Object modeling scripts:

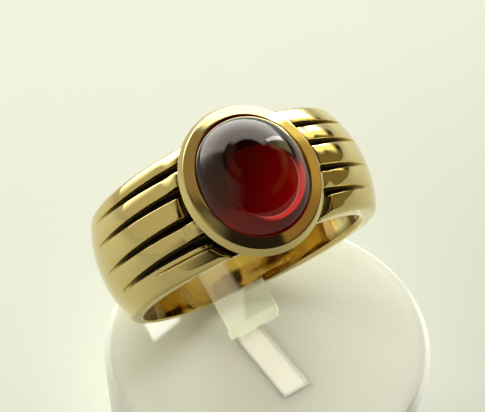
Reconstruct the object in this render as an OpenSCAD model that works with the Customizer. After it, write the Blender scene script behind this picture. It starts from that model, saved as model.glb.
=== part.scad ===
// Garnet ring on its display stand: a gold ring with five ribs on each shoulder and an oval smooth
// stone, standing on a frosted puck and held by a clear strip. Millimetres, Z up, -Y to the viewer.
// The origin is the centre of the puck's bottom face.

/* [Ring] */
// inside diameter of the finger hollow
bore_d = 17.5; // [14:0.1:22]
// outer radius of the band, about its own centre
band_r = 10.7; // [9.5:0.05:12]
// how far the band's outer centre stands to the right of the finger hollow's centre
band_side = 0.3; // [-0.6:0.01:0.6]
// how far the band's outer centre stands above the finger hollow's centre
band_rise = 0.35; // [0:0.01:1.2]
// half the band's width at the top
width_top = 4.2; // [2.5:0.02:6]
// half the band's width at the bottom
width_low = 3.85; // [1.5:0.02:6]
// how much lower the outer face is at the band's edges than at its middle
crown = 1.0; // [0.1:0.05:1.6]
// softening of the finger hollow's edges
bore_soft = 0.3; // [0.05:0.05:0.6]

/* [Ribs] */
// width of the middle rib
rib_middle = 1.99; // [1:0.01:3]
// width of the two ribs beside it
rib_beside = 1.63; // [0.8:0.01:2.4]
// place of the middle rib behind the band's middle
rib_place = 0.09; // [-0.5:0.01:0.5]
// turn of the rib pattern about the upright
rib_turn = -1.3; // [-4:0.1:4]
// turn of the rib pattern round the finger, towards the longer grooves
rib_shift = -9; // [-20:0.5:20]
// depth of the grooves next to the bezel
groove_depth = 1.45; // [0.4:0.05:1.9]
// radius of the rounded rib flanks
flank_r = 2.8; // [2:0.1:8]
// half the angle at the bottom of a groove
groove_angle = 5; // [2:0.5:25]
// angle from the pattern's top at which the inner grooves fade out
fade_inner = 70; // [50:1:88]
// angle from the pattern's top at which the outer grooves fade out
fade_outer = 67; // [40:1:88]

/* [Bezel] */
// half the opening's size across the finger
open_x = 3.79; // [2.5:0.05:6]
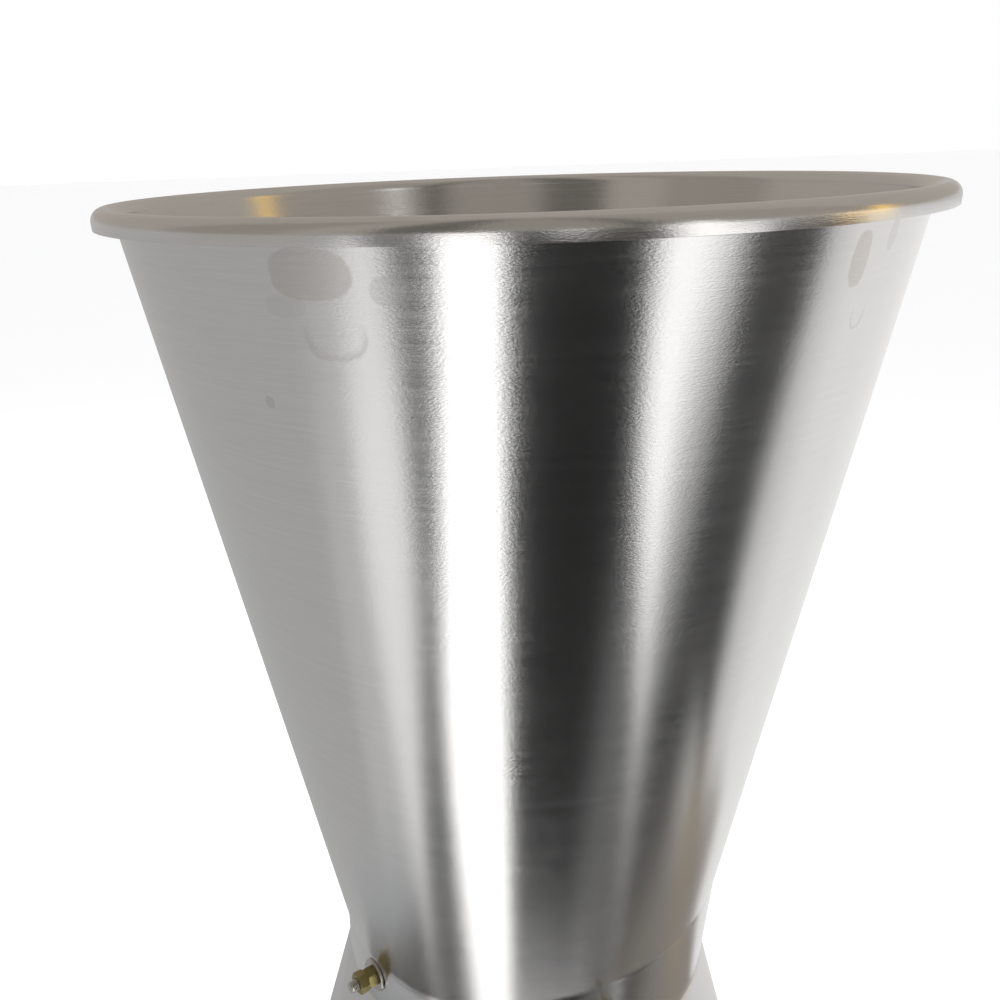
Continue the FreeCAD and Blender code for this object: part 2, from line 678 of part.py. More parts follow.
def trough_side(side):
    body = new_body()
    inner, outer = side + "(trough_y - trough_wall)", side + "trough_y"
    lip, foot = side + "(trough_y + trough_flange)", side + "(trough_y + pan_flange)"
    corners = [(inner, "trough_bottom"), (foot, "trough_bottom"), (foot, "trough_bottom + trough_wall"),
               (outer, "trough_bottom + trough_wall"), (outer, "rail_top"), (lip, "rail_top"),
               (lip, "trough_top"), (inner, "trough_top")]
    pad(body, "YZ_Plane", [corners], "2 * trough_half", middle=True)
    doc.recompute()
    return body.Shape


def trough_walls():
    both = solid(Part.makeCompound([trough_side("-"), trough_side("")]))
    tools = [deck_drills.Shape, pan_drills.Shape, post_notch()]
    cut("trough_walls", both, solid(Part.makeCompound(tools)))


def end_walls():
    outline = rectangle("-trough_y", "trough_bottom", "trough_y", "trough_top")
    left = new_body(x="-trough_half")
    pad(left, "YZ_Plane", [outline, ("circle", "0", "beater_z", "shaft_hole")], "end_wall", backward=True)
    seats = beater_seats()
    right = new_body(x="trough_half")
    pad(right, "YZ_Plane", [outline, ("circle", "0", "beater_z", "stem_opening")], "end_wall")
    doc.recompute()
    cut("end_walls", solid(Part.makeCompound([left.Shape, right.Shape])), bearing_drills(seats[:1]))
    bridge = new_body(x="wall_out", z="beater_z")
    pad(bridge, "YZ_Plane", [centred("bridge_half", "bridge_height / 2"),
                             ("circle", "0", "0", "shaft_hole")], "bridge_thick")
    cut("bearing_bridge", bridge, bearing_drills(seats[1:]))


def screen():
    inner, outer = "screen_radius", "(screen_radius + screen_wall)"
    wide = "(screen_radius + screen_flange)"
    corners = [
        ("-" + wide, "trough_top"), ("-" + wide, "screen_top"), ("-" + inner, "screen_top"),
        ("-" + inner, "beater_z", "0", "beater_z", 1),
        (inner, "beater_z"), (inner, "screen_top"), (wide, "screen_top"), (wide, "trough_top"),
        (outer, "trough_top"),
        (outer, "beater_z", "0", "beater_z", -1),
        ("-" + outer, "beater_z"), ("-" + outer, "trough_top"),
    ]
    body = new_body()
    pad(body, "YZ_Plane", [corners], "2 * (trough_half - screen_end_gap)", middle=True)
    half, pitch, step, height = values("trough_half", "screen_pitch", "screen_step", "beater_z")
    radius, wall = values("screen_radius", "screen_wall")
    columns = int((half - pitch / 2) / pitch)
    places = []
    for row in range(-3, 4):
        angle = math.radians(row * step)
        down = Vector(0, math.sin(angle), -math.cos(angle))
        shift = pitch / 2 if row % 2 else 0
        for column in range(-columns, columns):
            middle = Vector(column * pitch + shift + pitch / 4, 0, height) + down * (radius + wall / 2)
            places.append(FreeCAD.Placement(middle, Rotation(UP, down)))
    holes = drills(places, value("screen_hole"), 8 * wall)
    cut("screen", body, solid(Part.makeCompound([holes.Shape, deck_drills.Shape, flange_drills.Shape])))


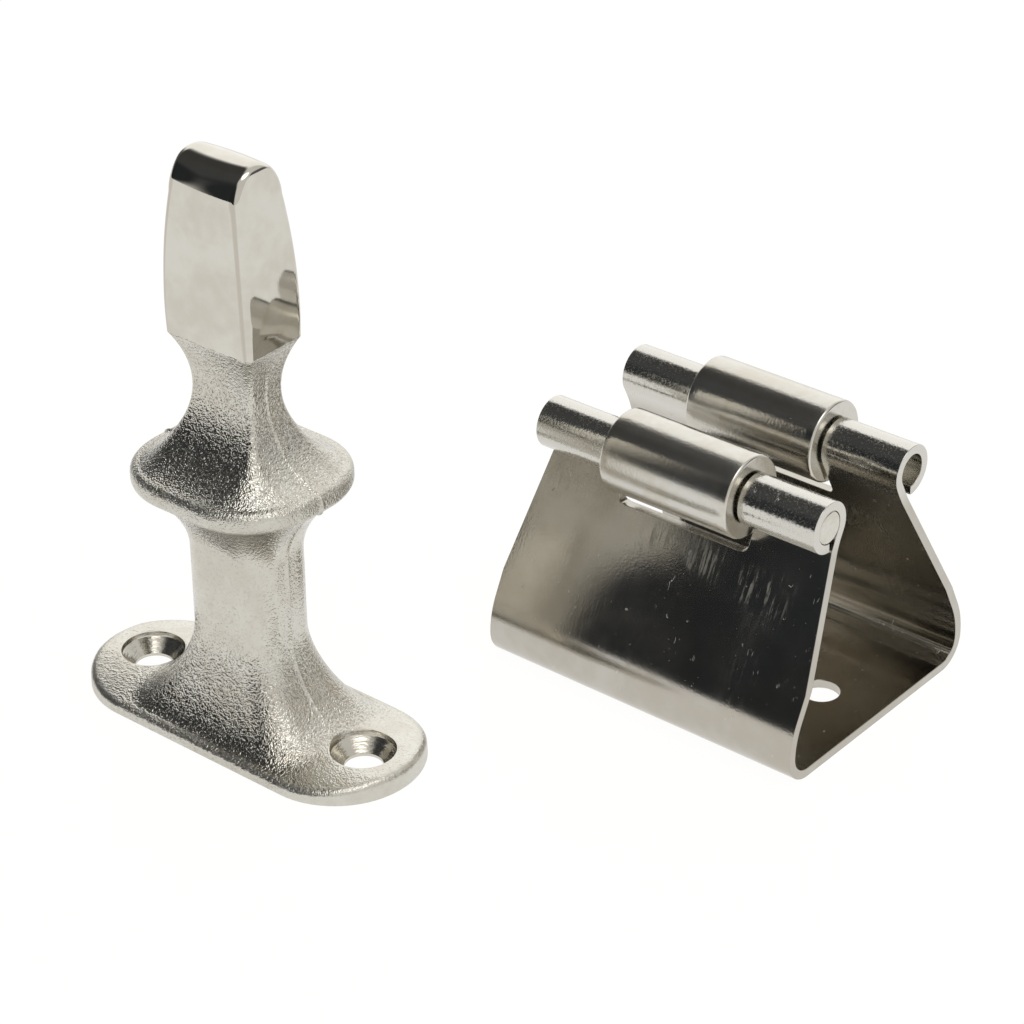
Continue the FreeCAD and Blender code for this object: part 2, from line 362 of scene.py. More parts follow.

* [AIM] Repeat the records above exactly.

* [FINAL RESULT]
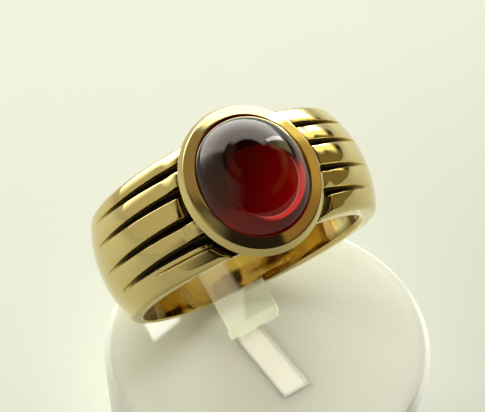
Reconstruct the object in this render as an OpenSCAD model that works with the Customizer. After it, write the Blender scene script behind this picture. It starts from that model, saved as model.glb.
=== part.scad ===
// Garnet ring on its display stand: a gold ring with five ribs on each shoulder and an oval smooth
// stone, standing on a frosted puck and held by a clear strip. Millimetres, Z up, -Y to the viewer.
// The origin is the centre of the puck's bottom face.

/* [Ring] */
// inside diameter of the finger hollow
bore_d = 17.5; // [14:0.1:22]
// outer radius of the band, about its own centre
band_r = 10.7; // [9.5:0.05:12]
// how far the band's outer centre stands to the right of the finger hollow's centre
band_side = 0.3; // [-0.6:0.01:0.6]
// how far the band's outer centre stands above the finger hollow's centre
band_rise = 0.35; // [0:0.01:1.2]
// half the band's width at the top
width_top = 4.2; // [2.5:0.02:6]
// half the band's width at the bottom
width_low = 3.85; // [1.5:0.02:6]
// how much lower the outer face is at the band's edges than at its middle
crown = 1.0; // [0.1:0.05:1.6]
// softening of the finger hollow's edges
bore_soft = 0.3; // [0.05:0.05:0.6]

/* [Ribs] */
// width of the middle rib
rib_middle = 1.99; // [1:0.01:3]
// width of the two ribs beside it
rib_beside = 1.63; // [0.8:0.01:2.4]
// place of the middle rib behind the band's middle
rib_place = 0.09; // [-0.5:0.01:0.5]
// turn of the rib pattern about the upright
rib_turn = -1.3; // [-4:0.1:4]
// turn of the rib pattern round the finger, towards the longer grooves
rib_shift = -9; // [-20:0.5:20]
// depth of the grooves next to the bezel
groove_depth = 1.45; // [0.4:0.05:1.9]
// radius of the rounded rib flanks
flank_r = 2.8; // [2:0.1:8]
// half the angle at the bottom of a groove
groove_angle = 5; // [2:0.5:25]
// angle from the pattern's top at which the inner grooves fade out
fade_inner = 70; // [50:1:88]
// angle from the pattern's top at which the outer grooves fade out
fade_outer = 67; // [40:1:88]

/* [Bezel] */
// half the opening's size across the finger
open_x = 3.79; // [2.5:0.05:6]
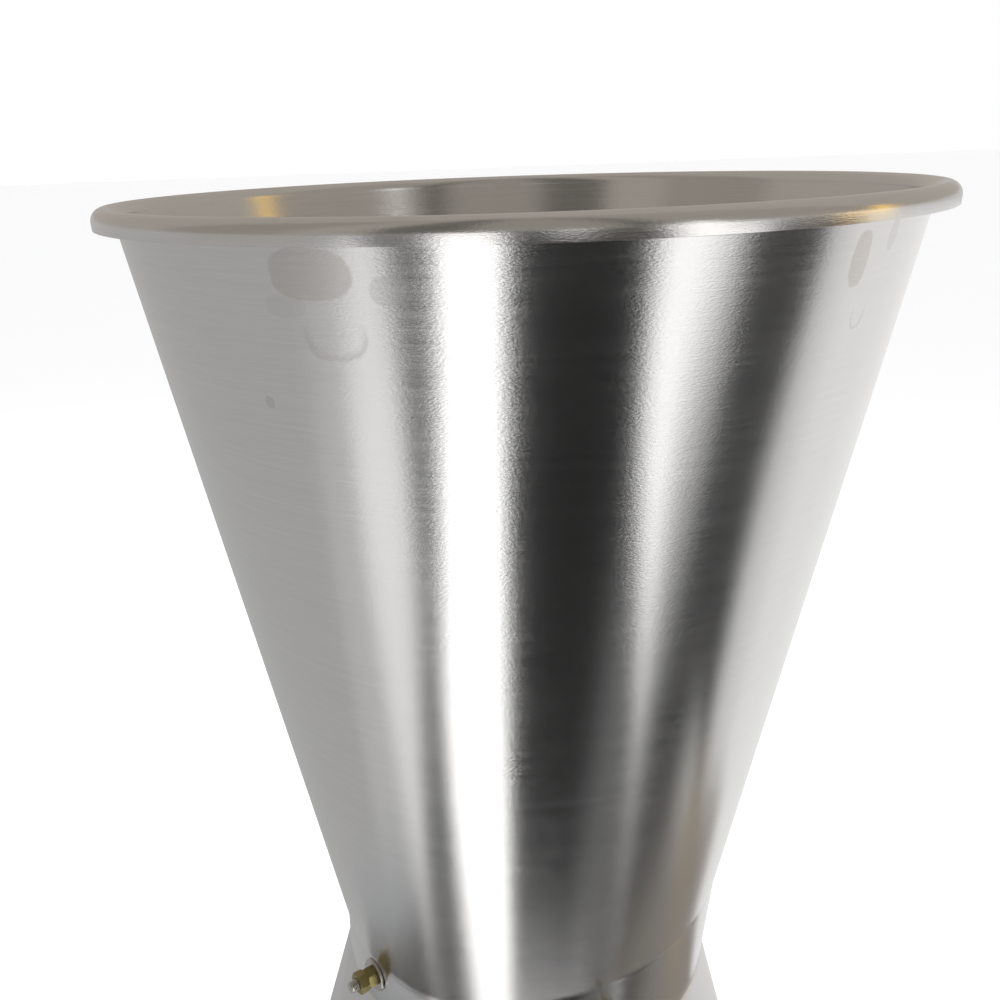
Continue the FreeCAD and Blender code for this object: part 2, from line 678 of part.py. More parts follow.
def trough_side(side):
    body = new_body()
    inner, outer = side + "(trough_y - trough_wall)", side + "trough_y"
    lip, foot = side + "(trough_y + trough_flange)", side + "(trough_y + pan_flange)"
    corners = [(inner, "trough_bottom"), (foot, "trough_bottom"), (foot, "trough_bottom + trough_wall"),
               (outer, "trough_bottom + trough_wall"), (outer, "rail_top"), (lip, "rail_top"),
               (lip, "trough_top"), (inner, "trough_top")]
    pad(body, "YZ_Plane", [corners], "2 * trough_half", middle=True)
    doc.recompute()
    return body.Shape


def trough_walls():
    both = solid(Part.makeCompound([trough_side("-"), trough_side("")]))
    tools = [deck_drills.Shape, pan_drills.Shape, post_notch()]
    cut("trough_walls", both, solid(Part.makeCompound(tools)))


def end_walls():
    outline = rectangle("-trough_y", "trough_bottom", "trough_y", "trough_top")
    left = new_body(x="-trough_half")
    pad(left, "YZ_Plane", [outline, ("circle", "0", "beater_z", "shaft_hole")], "end_wall", backward=True)
    seats = beater_seats()
    right = new_body(x="trough_half")
    pad(right, "YZ_Plane", [outline, ("circle", "0", "beater_z", "stem_opening")], "end_wall")
    doc.recompute()
    cut("end_walls", solid(Part.makeCompound([left.Shape, right.Shape])), bearing_drills(seats[:1]))
    bridge = new_body(x="wall_out", z="beater_z")
    pad(bridge, "YZ_Plane", [centred("bridge_half", "bridge_height / 2"),
                             ("circle", "0", "0", "shaft_hole")], "bridge_thick")
    cut("bearing_bridge", bridge, bearing_drills(seats[1:]))


def screen():
    inner, outer = "screen_radius", "(screen_radius + screen_wall)"
    wide = "(screen_radius + screen_flange)"
    corners = [
        ("-" + wide, "trough_top"), ("-" + wide, "screen_top"), ("-" + inner, "screen_top"),
        ("-" + inner, "beater_z", "0", "beater_z", 1),
        (inner, "beater_z"), (inner, "screen_top"), (wide, "screen_top"), (wide, "trough_top"),
        (outer, "trough_top"),
        (outer, "beater_z", "0", "beater_z", -1),
        ("-" + outer, "beater_z"), ("-" + outer, "trough_top"),
    ]
    body = new_body()
    pad(body, "YZ_Plane", [corners], "2 * (trough_half - screen_end_gap)", middle=True)
    half, pitch, step, height = values("trough_half", "screen_pitch", "screen_step", "beater_z")
    radius, wall = values("screen_radius", "screen_wall")
    columns = int((half - pitch / 2) / pitch)
    places = []
    for row in range(-3, 4):
        angle = math.radians(row * step)
        down = Vector(0, math.sin(angle), -math.cos(angle))
        shift = pitch / 2 if row % 2 else 0
        for column in range(-columns, columns):
            middle = Vector(column * pitch + shift + pitch / 4, 0, height) + down * (radius + wall / 2)
            places.append(FreeCAD.Placement(middle, Rotation(UP, down)))
    holes = drills(places, value("screen_hole"), 8 * wall)
    cut("screen", body, solid(Part.makeCompound([holes.Shape, deck_drills.Shape, flange_drills.Shape])))


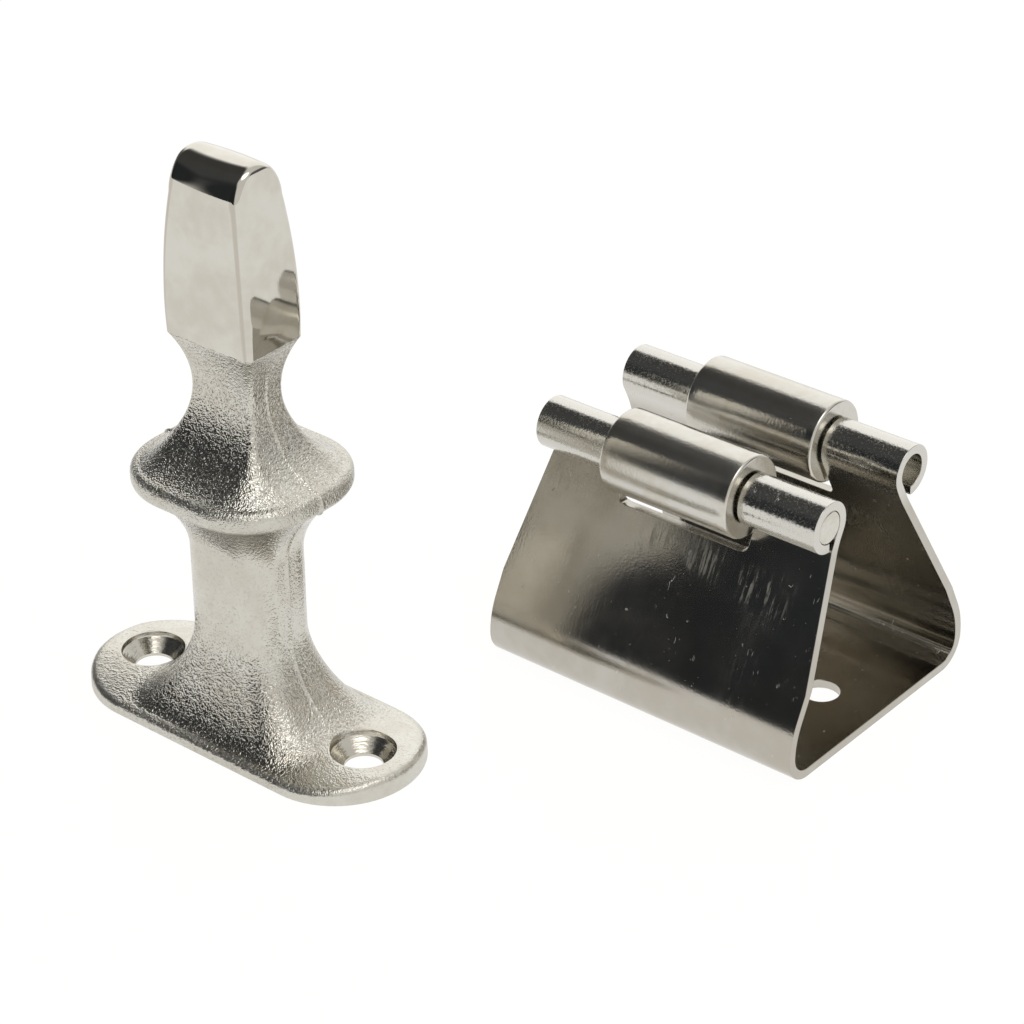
Continue the FreeCAD and Blender code for this object: part 2, from line 362 of scene.py. More parts follow.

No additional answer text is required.